*What is being asked*:
Copy every line, leaving nothing out and adding nothing.

((

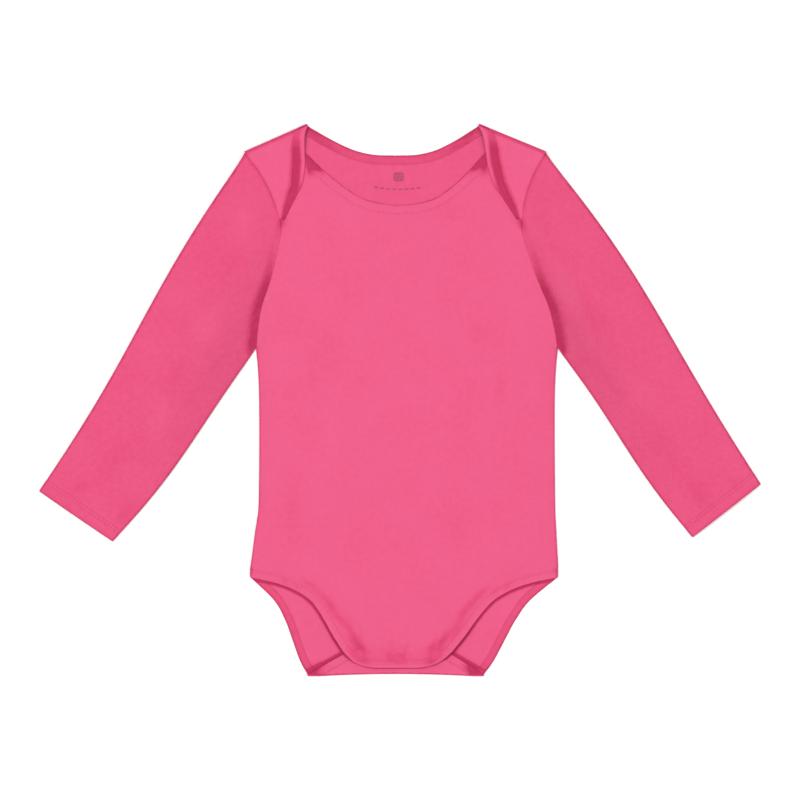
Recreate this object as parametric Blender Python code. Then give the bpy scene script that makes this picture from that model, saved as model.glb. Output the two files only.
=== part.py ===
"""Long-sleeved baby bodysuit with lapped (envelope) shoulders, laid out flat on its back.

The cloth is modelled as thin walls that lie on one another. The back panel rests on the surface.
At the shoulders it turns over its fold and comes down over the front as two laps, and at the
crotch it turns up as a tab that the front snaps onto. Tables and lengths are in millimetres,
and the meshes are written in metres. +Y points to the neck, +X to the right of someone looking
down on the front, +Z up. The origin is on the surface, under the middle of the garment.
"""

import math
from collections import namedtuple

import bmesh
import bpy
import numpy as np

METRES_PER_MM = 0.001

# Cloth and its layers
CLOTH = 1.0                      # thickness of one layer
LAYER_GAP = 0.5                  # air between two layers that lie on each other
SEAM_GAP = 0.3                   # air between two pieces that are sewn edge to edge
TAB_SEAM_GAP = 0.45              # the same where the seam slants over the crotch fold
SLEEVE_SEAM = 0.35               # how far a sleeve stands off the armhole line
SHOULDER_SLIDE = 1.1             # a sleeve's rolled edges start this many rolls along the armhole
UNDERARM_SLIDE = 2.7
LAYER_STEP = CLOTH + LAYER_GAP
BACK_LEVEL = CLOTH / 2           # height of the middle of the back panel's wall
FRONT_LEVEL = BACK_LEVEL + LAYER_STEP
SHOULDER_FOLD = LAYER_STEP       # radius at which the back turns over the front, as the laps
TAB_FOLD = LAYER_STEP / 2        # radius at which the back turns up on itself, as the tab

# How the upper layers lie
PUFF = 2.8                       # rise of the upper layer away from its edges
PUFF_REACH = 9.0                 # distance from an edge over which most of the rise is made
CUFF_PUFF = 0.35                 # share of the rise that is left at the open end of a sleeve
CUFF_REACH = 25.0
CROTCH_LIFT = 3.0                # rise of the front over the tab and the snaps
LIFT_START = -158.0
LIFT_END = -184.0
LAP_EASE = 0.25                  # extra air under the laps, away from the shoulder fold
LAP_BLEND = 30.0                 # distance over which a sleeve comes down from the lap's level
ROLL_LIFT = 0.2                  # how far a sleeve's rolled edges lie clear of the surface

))

*Complete output*:
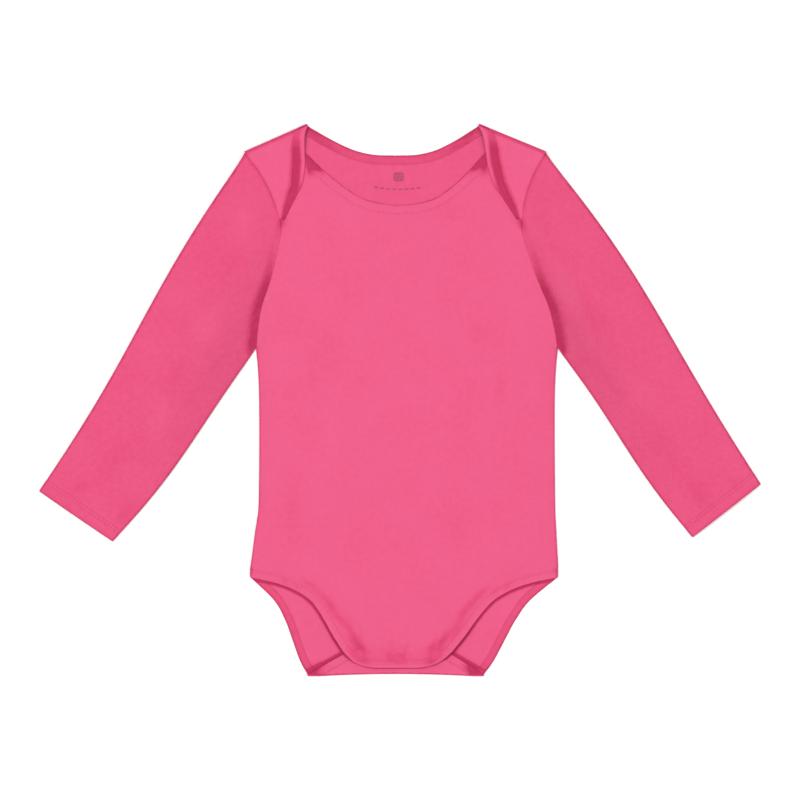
Recreate this object as parametric Blender Python code. Then give the bpy scene script that makes this picture from that model, saved as model.glb. Output the two files only.
=== part.py ===
"""Long-sleeved baby bodysuit with lapped (envelope) shoulders, laid out flat on its back.

The cloth is modelled as thin walls that lie on one another. The back panel rests on the surface.
At the shoulders it turns over its fold and comes down over the front as two laps, and at the
crotch it turns up as a tab that the front snaps onto. Tables and lengths are in millimetres,
and the meshes are written in metres. +Y points to the neck, +X to the right of someone looking
down on the front, +Z up. The origin is on the surface, under the middle of the garment.
"""

import math
from collections import namedtuple

import bmesh
import bpy
import numpy as np

METRES_PER_MM = 0.001

# Cloth and its layers
CLOTH = 1.0                      # thickness of one layer
LAYER_GAP = 0.5                  # air between two layers that lie on each other
SEAM_GAP = 0.3                   # air between two pieces that are sewn edge to edge
TAB_SEAM_GAP = 0.45              # the same where the seam slants over the crotch fold
SLEEVE_SEAM = 0.35               # how far a sleeve stands off the armhole line
SHOULDER_SLIDE = 1.1             # a sleeve's rolled edges start this many rolls along the armhole
UNDERARM_SLIDE = 2.7
LAYER_STEP = CLOTH + LAYER_GAP
BACK_LEVEL = CLOTH / 2           # height of the middle of the back panel's wall
FRONT_LEVEL = BACK_LEVEL + LAYER_STEP
SHOULDER_FOLD = LAYER_STEP       # radius at which the back turns over the front, as the laps
TAB_FOLD = LAYER_STEP / 2        # radius at which the back turns up on itself, as the tab

# How the upper layers lie
PUFF = 2.8                       # rise of the upper layer away from its edges
PUFF_REACH = 9.0                 # distance from an edge over which most of the rise is made
CUFF_PUFF = 0.35                 # share of the rise that is left at the open end of a sleeve
CUFF_REACH = 25.0
CROTCH_LIFT = 3.0                # rise of the front over the tab and the snaps
LIFT_START = -158.0
LIFT_END = -184.0
LAP_EASE = 0.25                  # extra air under the laps, away from the shoulder fold
LAP_BLEND = 30.0                 # distance over which a sleeve comes down from the lap's level
ROLL_LIFT = 0.2                  # how far a sleeve's rolled edges lie clear of the surface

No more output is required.